The CAMS wiki pages contain overall documentation of the main domain models and how to use and extend CAMS.
- Software Architecture – the overall picture.
- Domain Model – the detailed picture of the data model(s).
- Using CARP Mobile Sensing – how to use the framework in your app, including how to use the AppTask model.
- Extending CARP Mobile Sensing – how to extend the framework, focusing on new sensing capabilities and external (wearable) devices.
- Best Practice – tips and tricks, especially related to differences between Android and iOS.
Each component and package contains specific documentation, which is available as part of the Flutter README file and the Dart API documentation.
More scientific documentation on CAMS is available in the following papers.
- Bardram, Jakob E. (2020) The CARP Mobile Sensing Framework–A Cross-platform, Reactive, Programming Framework and Runtime Environment for Digital Phenotyping. arXiv preprint arXiv:2006.11904. [pdf]
- Bardram, Jakob E. (2022). Software Architecture Patterns for Extending Sensing Capabilities and Data Formatting in Mobile Sensing. Sensors, 22(7), 2813. [pdf]
Please use these as a reference in any scientific papers using CAMS.
There are two example apps available that illustrate how to use CAMS in the design of a Flutter app. In addition, this tutorial explains how to create your 1st CAMS Flutter app.

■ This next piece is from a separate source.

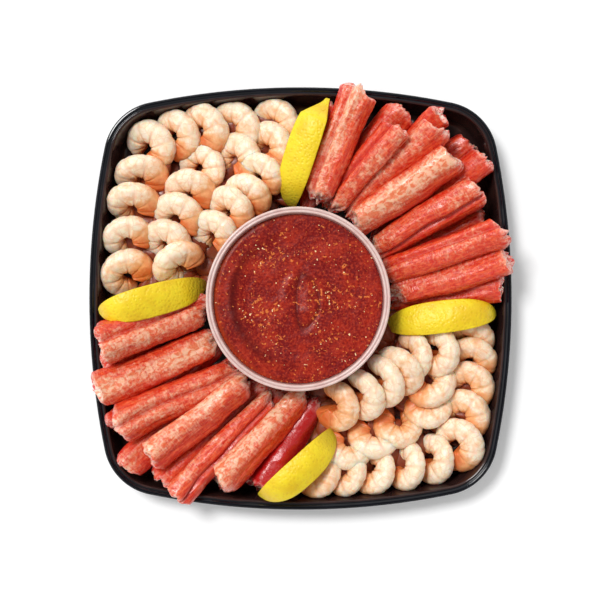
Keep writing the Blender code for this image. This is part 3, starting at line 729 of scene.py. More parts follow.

CARP Mobile Sensing Demo app – this app demonstrates how to use CAMS in an app according to the BLoC architecture. This app demonstrates how to implement background sensing, handle probes, and upload data.
Pulmonary Monitor app – this app demonstrates how user tasks (aka. AppTask) are supported in CAMS. A user task is a task that is added to a list of tasks that the user can “click” and execute. This is typically used for issuing surveys (using the carp_survery_package). But user tasks can also be used for basic sensing tasks (like the collection of weather and air quality). An example of this is shown as the bottom task.